Some default functions are available in Query object to interact with results. The functions should have the same result
as their counterparts on jQuery.

- **attr(name)**: get attribute value
- **attr(name, value)**: set attribute value
- **children()**: get children of elements in result.
- **count()**: count the number of elements in query result.
- **data(nameOfData)**: get data value (name is with camelCase syntax without the 'data-' prefix).
- **filter(selector)**: filter elements in result.
- **find(selector)**: find selector in elements in result.
- **get(i)**: get DOM element in result.
- **hasClass(class_name)**: know if least one of element in result have given classes.
- **html()**: get html of first element in result.
- **index(selector)**: get the index of given selector in result elements.
- **is(selector)**: know if selector valid the least one element in result.

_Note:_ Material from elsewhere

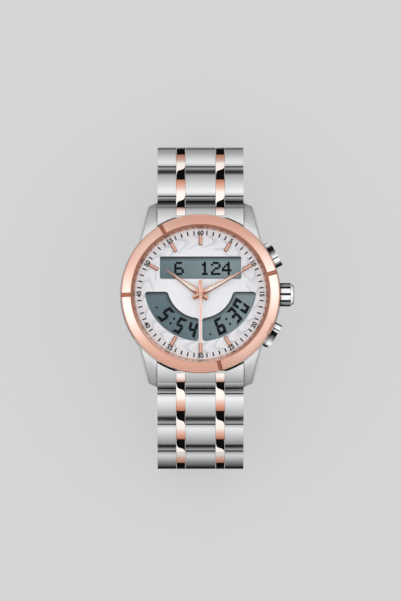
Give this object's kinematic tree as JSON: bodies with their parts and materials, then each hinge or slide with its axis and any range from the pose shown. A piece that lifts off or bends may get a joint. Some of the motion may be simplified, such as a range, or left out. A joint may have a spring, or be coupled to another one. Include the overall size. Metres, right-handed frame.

- **isset(i)**: return boolean to know if an element key exists in result.
- **next(selector)**: get next element after each element in result.
- **nextAll(selector)**: get all next elements after each element in result.
- **not(selector)**: filter elements in result.
- **parent()**: get direct parent of current result of selecting.
- **parents(selector)**: get all parents of current result of selecting.
- **prev(selector)**: get prev element after each element in result.
- **prevAll(selector)**: get all prev elements after each element in result.
- **prop(name)**: get property boolean value of an attribute, used for example for `disabled` attribute.
- **prop(name, value)**: set property boolean value of an attribute, used for example for `disabled` attribute.
- **serialize()**: serialize input values of a form. Return a string.
- **serializeArray()**: serialize input values of a form. Return an array.
- **text()**: get text of each element concatenated.
- **val()**: get value of a form element.